US state police uses OHLEG-SE to track down data

23.06.2006
Almost 1,000 police departments in Ohio have found critical new crime-fighting tools by gaining access to the digital records kept by neighboring law enforcement agencies.

Since December, the Ohio attorney general's office has been working to link local police departments and their criminal records with a statewide data interoperability effort.

The Ohio Law Enforcement Gateway Search Engine (OHLEG-SE) was created by Ohio Attorney General Jim Petro to help expand state and local crime-fighting resources. OHLEG-SE is an Internet-based tool that can securely comb through numerous crime databases using a single log-in and query, making it easier to use than separate crime databases.

For police officers, searching for information on a suspect or a rash of crimes used to require manually logging into several separate crime databases -- a process that could take hours.

Now, officers in even the smallest communities can log in just once and quickly gain access to criminal information in the OHLEG-SE.

The project, which began in 2003, faced a major hurdle: finding a way to get the disparate crime information systems to interoperate with each other. One goal of the OHLEG-SE was to allow each police department to use the software it wants while setting standards software vendors could use to make their products compatible with rival products.

"Everybody wants to share, but nobody wants to use the same product," said Chief Gary Vest of the Powell, Ohio, Police Department, near Columbus. In a major metropolitan area in Ohio, there can be 30 different police departments, each using different products that aren't linked, he said. That made it difficult for local departments to link suspects and crimes in neighboring jurisdictions, he said.

To make the systems compatible, crime records management vendors rewrote their software so data from participating departments could be converted into the OHLEG-SE format for easier sharing of data, he said. The vendors use a special object-oriented Global Justice XML Data Model and interoperability standards from the Global Justice Information Sharing Initiative, which was developed by the U.S. Department of Justice for such purposes.

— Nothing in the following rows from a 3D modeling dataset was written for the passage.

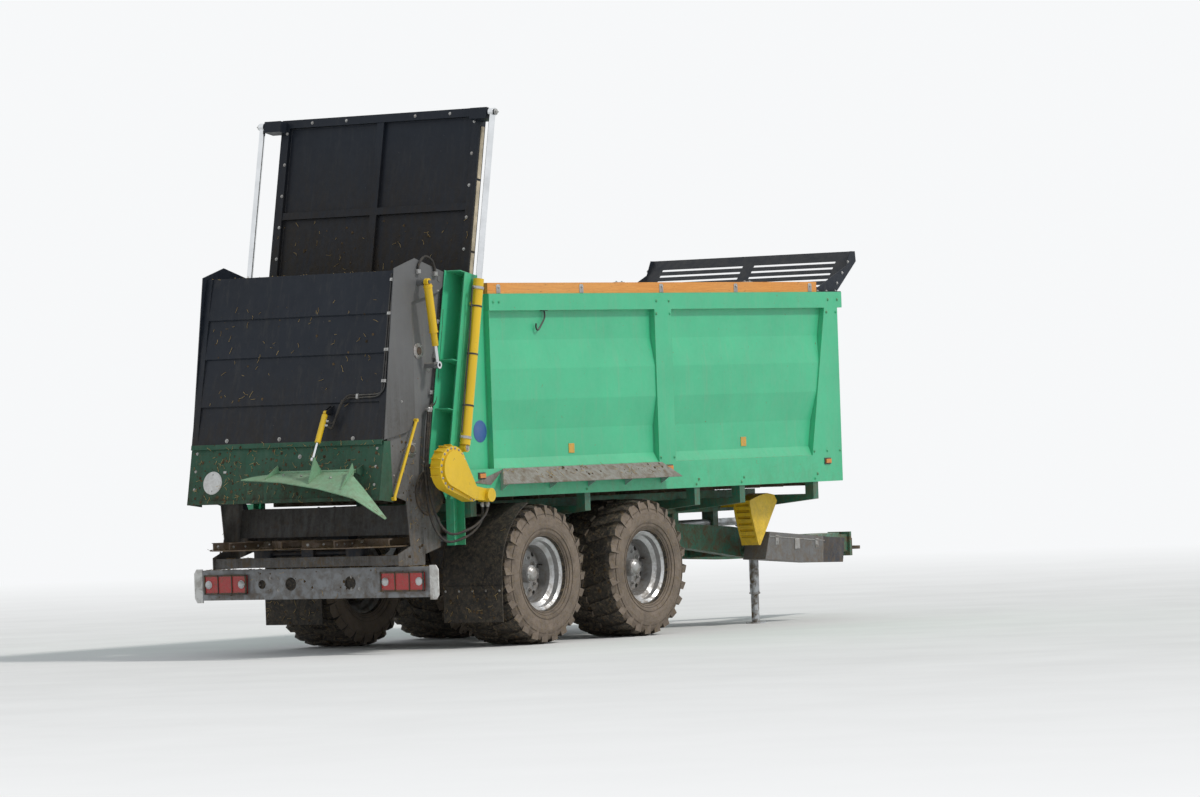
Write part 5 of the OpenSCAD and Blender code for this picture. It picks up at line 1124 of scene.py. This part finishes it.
def hood_cylinder_trim():
    axis = Vector((0.105, 0, -0.680)).normalized()
    off = Vector((0.036, 0, 0.008))
    gland = [(0.419, 0.0178), (0.419, 0.027), (0.525, 0.027), (0.529, 0.024), (0.529, 0.0178)]
    route = [(0.06, 0.8), (0.075, 1.15), (0.24, 1.15), (0.39, 1.15), (0.40, 0.8)]
    for s in SIDES:
        top = C(-1.340, s * 1.088, 3.020)
        t, p = Build(), Build()
        t.turned(top, axis, gland, 28)
        t.collar(top + axis * 0.405, axis, 0.0342, 0.038, 0.0145, 28)
        t.collar(top + axis * 0.030, axis, 0.0342, 0.038, 0.016, 28)
        t.done(f"hood_barrel_gland_{SIDE_NAME[s]}", "yellow", 40, f"hood_barrel_{SIDE_NAME[s]}")
        p.bent([top + axis * down + off * out for down, out in route], 0.005, 8, 4)
        p.done(f"hood_barrel_pipe_{SIDE_NAME[s]}", "black_steel", 50, f"hood_barrel_{SIDE_NAME[s]}")


# Deflector
DEFL_X, DEFL_Z = -1.990, 1.500
DEFL_ROOT = [(-0.036, 0.05, -0.007), (-0.011, 0.038, 0), (-0.011, -0.178, 0), (-0.011, -0.56, 0),
             (-0.011, -0.778, 0), (-0.05, -0.792, -0.038), (-0.015, -0.86, -0.134), (-0.098, -1.152, -0.386)]
DEFL_LIP = [(-0.22, 0.229, -0.043), (-0.228, 0.10, -0.051), (-0.236, -0.178, -0.07), (-0.236, -0.56, -0.128),
            (-0.234, -0.77, -0.178), (-0.232, -0.818, -0.19), (-0.23, -0.917, -0.216),
            (-0.11, -1.147, -0.395)]
DEFL_T, DEFL_ROWS = 0.007, 5
LUG_X, LUG_Z = -2.095, 1.604


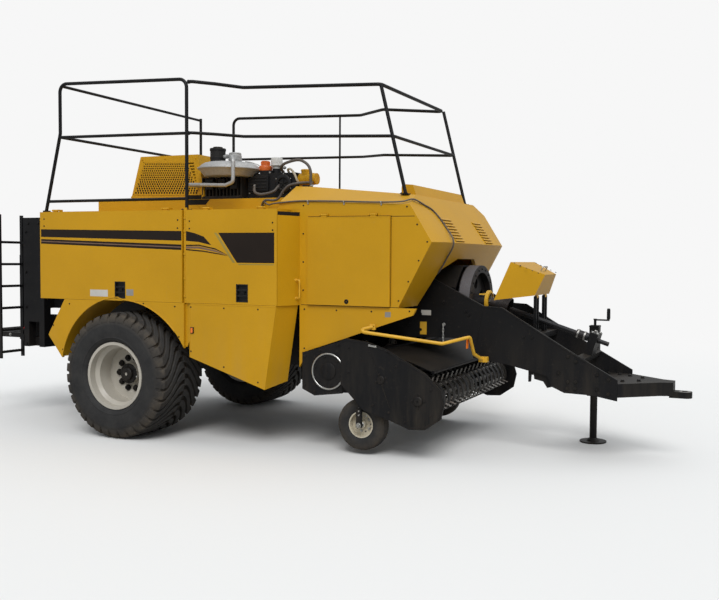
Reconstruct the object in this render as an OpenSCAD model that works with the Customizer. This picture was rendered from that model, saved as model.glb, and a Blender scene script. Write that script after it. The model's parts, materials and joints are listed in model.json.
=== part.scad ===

What makes the OHLEG-SE different from other fledgling police interoperability programs in the U.S., Vest said, is that it's a standards-based system. "You don't have to throw out your vendor to play," he said.

OHLEG-SE is not yet linked to the National Crime Information Center (NCIC) database operated by the FBI, but that is expected eventually. The NCIC database is one of the most commonly used in the country. So far, OHLEG-SE can't search on criminal "M.O.'s" but that capability is being worked on, Vest said. By combing local police records, officers can search for a suspect's name even before it's in the national NCIC database or other larger data repositories, he said. "You're a step earlier."

Other regional police interoperability projects are in progress around the nation, he said, but this is believed to be the first statewide effort. In San Diego County, police agencies have been sharing crime data for 25 years using a custom program called the Automated Regional Justice Information System (ARJIS).

Barbara Montgomery, project manager for ARJIS, said ARJIS differs from the OHLEG-SE because it is mainframe-based and all police agencies have to use the same software to access information. Some 70 police and law enforcement agencies have access to ARJIS.

Such data-sharing programs are not widespread in the U.S., because of their cost -- especially for smaller police departments, she said. In fact, ARJIS was made possible only after a number of departments pooled their money.

"No single police department could afford to buy [the hardware and the skills of] a bunch of computer programmers so it was truly a 'united we stand, divided we fall' approach," Montgomery said. The next generation of ARJIS is being planned now, with the system likely to evolve over the next few years from its mainframe roots to a server-based enterprise architecture for more flexibility, she said.

Sgt. Robert Lippert of the Erie County, Ohio, sheriff's office, said the OHLEG-SE has advantages over national crime databases because officials can enter more general information about a suspect. An officer, for example, can't enter a partial license plate number into the NCIC database or into another Ohio state crime database, the Law Enforcement Automated Data System (LEADS), and come up with possible matches, he said.

"OHLEG-SE has taken NCIC and LEADS a step farther," Lippert said. Steven Raubenolt, director of the OHLEG-SE program, said it also offers training for police officers using software developed by Optimum Technologies of Columbus, Ohio.

The system uses secure socket layer encryption and provides each user with a unique login and password. There are more than 10,000 active users so far, with up to 50 officers a day still applying to join the program. More than 5,000 searches a day are done using the OHLEG-SE, he said, and law enforcement officials in other states, including Missouri and Florida, have asked about it.